Exactly the lines from the opening of the records through the line containing "# points instead" should be copied, with both included.
──────────
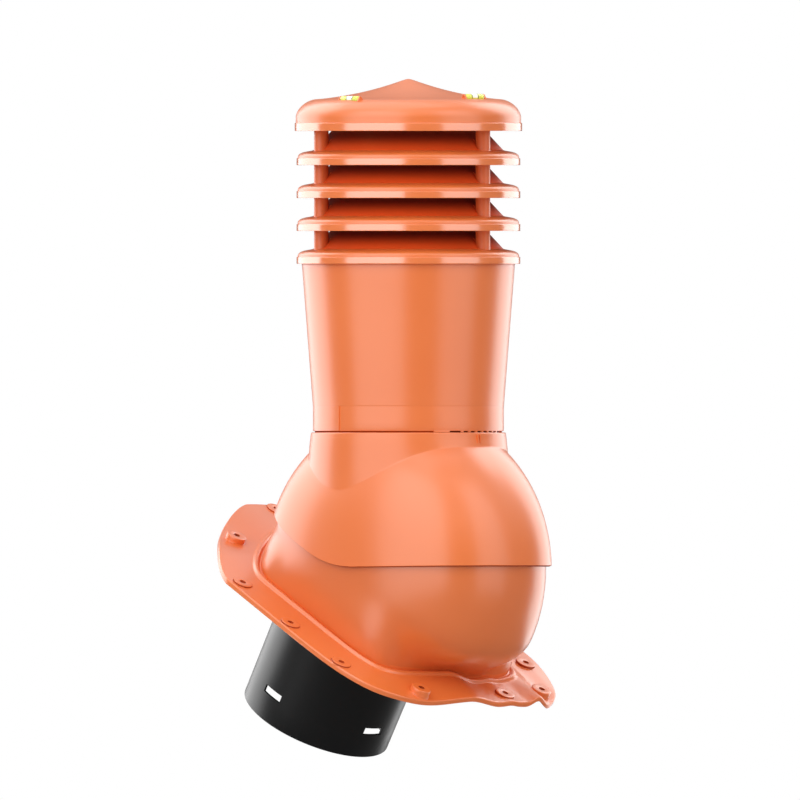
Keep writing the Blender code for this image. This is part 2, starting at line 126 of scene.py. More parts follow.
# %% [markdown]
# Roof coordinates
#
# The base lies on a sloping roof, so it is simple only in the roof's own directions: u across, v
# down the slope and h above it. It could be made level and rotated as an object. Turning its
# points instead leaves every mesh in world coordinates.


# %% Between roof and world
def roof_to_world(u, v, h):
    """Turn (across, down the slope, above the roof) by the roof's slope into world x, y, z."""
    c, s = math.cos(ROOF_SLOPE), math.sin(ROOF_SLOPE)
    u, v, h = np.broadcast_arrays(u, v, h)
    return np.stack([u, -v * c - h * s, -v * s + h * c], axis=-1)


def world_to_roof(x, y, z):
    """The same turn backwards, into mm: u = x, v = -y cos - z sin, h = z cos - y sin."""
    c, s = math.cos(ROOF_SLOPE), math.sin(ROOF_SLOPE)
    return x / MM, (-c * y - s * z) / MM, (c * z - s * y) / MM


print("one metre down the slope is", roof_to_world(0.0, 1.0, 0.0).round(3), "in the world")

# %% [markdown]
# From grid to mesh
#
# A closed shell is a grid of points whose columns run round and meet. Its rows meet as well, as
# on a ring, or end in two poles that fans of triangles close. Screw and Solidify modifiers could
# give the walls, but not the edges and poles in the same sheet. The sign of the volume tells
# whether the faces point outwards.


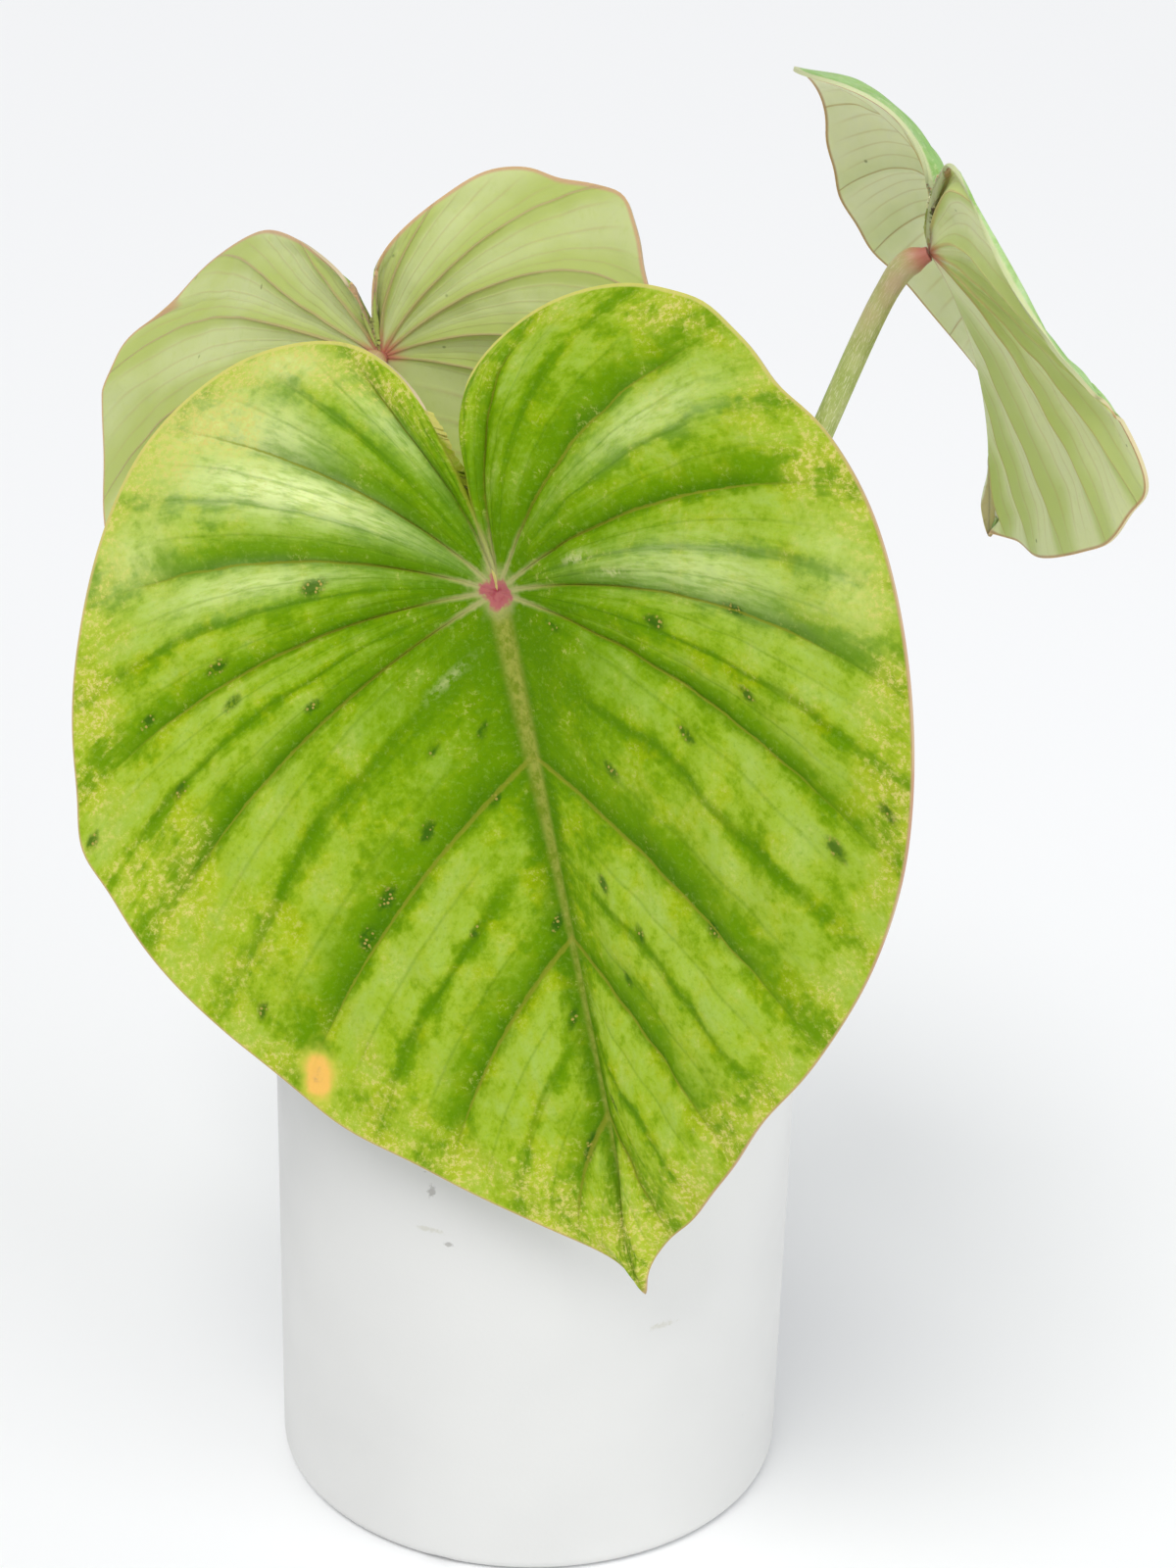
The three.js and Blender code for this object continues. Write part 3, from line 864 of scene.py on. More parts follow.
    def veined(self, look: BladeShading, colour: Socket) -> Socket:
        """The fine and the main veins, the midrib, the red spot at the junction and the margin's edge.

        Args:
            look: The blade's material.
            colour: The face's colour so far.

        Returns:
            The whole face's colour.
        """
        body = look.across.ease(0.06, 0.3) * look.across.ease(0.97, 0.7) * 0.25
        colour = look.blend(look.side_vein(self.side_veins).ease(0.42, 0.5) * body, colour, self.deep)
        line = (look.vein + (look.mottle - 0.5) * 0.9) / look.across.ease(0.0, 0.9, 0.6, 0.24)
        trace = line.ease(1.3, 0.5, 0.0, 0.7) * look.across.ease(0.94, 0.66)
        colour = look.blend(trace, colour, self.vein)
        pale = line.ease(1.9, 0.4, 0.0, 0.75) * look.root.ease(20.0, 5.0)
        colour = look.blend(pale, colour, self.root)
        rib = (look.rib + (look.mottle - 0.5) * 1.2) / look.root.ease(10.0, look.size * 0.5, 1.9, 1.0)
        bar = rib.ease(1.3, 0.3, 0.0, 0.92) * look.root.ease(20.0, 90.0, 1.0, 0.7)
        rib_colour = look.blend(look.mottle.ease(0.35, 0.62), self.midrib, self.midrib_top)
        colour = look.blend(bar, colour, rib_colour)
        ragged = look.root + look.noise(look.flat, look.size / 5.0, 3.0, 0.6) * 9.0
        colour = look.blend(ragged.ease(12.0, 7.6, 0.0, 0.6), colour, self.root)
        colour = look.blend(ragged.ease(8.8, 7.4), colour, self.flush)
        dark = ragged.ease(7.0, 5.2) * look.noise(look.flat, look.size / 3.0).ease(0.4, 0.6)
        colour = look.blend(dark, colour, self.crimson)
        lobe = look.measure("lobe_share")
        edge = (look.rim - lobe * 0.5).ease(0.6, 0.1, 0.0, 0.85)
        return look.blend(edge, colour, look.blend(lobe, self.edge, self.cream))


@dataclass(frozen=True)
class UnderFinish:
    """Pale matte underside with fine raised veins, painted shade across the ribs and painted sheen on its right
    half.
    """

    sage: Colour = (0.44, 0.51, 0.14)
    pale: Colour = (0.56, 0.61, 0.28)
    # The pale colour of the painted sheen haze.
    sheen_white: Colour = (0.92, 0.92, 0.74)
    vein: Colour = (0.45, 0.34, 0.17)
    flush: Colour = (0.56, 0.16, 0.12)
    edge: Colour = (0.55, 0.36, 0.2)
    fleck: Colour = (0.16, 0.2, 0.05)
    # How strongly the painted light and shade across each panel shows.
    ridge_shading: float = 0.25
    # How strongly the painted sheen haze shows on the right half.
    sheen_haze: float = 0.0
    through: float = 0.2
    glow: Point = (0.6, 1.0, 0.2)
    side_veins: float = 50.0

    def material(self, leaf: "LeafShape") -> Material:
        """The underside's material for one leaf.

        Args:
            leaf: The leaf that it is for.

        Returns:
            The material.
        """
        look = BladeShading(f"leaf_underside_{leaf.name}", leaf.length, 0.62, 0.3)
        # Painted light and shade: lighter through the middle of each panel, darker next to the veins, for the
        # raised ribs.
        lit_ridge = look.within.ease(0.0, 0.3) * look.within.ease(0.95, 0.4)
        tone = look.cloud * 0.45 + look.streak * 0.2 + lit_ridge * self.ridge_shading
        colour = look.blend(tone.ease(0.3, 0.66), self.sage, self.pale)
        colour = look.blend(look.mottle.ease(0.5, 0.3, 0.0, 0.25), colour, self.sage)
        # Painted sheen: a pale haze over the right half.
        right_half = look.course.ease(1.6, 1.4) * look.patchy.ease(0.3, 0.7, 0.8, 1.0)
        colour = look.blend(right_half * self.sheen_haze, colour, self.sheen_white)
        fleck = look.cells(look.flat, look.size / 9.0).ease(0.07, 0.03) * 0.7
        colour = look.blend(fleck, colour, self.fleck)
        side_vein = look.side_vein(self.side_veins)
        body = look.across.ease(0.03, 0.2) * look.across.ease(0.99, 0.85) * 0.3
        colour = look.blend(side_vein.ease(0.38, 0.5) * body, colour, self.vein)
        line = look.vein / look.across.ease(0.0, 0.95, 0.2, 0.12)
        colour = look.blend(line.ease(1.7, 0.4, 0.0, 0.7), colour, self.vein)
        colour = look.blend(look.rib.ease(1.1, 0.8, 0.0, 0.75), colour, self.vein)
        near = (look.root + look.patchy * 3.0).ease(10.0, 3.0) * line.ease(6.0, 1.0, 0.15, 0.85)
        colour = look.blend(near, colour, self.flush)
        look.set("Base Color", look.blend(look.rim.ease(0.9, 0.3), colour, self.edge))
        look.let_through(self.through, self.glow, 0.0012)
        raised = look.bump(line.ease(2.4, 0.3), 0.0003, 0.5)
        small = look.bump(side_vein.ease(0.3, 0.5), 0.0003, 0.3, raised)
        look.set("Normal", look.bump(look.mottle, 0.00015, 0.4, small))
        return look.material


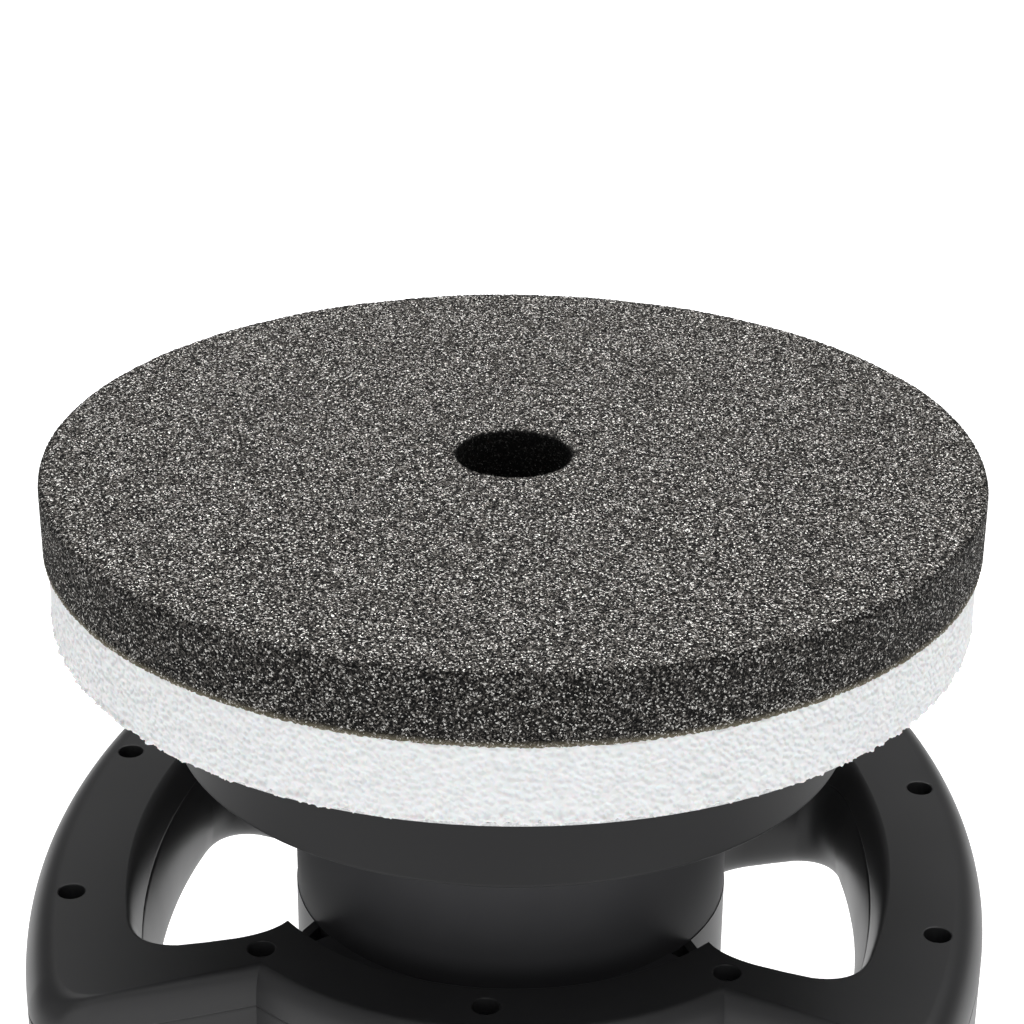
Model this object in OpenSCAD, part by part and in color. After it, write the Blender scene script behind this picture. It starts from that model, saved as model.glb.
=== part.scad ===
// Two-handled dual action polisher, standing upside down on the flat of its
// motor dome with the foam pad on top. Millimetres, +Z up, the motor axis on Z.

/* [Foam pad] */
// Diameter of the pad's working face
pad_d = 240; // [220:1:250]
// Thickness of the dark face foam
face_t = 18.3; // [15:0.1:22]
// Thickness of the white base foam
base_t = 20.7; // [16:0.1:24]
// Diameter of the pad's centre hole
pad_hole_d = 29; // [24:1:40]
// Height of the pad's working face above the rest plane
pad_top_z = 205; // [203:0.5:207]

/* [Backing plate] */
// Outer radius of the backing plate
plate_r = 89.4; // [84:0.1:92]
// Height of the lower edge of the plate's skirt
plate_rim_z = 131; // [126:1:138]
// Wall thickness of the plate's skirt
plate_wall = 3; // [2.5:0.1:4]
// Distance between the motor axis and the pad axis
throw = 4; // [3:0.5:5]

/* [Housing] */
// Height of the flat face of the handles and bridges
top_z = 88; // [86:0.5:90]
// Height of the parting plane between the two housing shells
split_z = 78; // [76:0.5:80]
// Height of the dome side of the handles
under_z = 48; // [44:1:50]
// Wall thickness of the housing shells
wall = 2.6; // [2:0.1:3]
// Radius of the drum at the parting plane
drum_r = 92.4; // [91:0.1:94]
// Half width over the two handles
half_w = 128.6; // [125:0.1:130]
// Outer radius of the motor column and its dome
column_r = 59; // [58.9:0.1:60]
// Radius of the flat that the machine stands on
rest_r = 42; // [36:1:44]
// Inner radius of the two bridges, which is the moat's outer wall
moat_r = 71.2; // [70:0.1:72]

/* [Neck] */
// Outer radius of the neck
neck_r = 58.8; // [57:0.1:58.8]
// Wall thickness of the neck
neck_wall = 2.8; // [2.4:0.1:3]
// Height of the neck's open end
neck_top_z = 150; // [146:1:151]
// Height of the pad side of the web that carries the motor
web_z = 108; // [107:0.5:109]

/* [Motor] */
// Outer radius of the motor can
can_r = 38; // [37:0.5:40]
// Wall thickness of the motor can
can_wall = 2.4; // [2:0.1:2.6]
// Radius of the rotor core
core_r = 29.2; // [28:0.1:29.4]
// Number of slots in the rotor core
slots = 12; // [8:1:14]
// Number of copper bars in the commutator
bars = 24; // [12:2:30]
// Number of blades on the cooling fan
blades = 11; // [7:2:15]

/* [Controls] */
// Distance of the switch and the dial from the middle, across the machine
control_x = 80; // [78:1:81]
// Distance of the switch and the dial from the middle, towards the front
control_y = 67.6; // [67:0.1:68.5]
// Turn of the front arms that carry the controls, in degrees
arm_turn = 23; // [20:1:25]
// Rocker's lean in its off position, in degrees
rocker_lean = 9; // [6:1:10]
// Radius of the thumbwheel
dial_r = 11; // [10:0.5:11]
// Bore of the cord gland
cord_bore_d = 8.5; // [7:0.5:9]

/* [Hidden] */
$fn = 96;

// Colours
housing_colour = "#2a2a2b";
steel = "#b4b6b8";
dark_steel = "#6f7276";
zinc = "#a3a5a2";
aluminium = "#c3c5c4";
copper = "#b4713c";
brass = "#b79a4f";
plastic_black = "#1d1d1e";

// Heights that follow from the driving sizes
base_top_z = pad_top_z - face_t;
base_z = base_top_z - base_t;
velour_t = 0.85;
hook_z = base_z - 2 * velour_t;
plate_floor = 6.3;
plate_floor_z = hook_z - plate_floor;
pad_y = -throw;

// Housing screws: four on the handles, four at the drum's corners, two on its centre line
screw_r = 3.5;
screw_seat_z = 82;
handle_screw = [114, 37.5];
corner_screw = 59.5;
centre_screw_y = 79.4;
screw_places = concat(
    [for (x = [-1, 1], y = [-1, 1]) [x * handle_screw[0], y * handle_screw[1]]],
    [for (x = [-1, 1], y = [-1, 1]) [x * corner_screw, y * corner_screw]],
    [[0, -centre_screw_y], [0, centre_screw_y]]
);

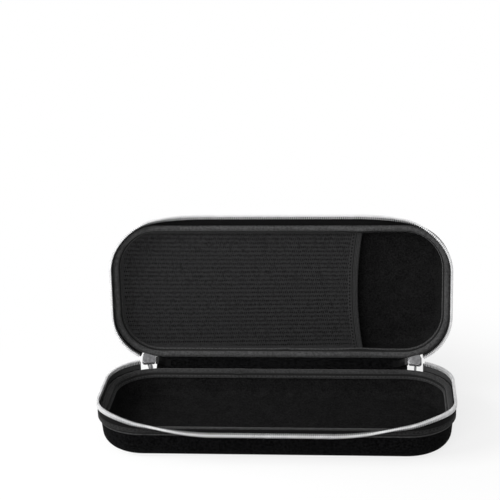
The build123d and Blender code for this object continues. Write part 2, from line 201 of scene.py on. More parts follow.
──────────
→ IN RESPONSE:
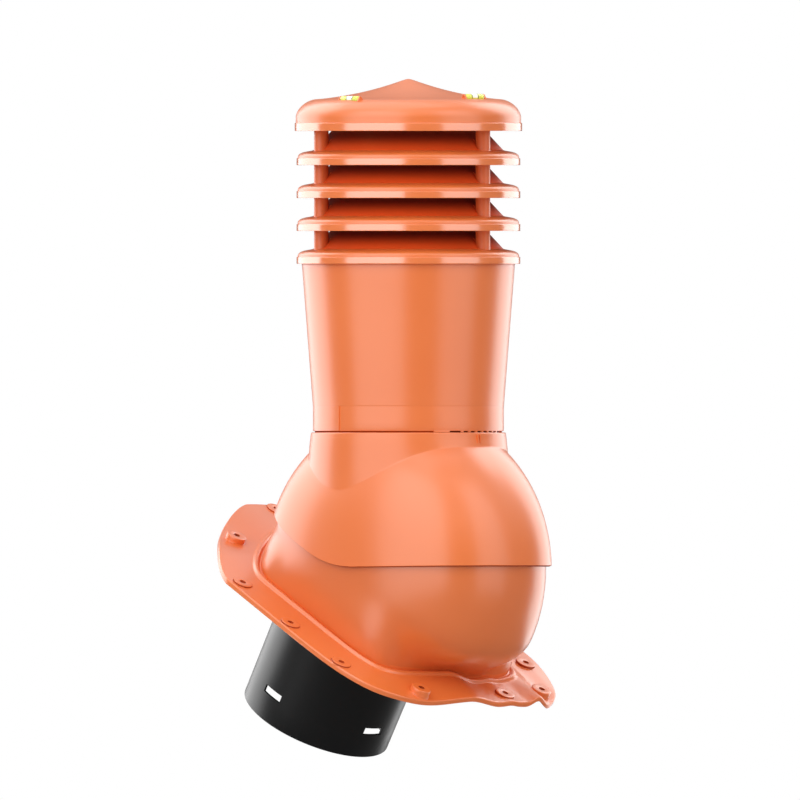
Keep writing the Blender code for this image. This is part 2, starting at line 126 of scene.py. More parts follow.
# %% [markdown]
# Roof coordinates
#
# The base lies on a sloping roof, so it is simple only in the roof's own directions: u across, v
# down the slope and h above it. It could be made level and rotated as an object. Turning its
# points instead leaves every mesh in world coordinates.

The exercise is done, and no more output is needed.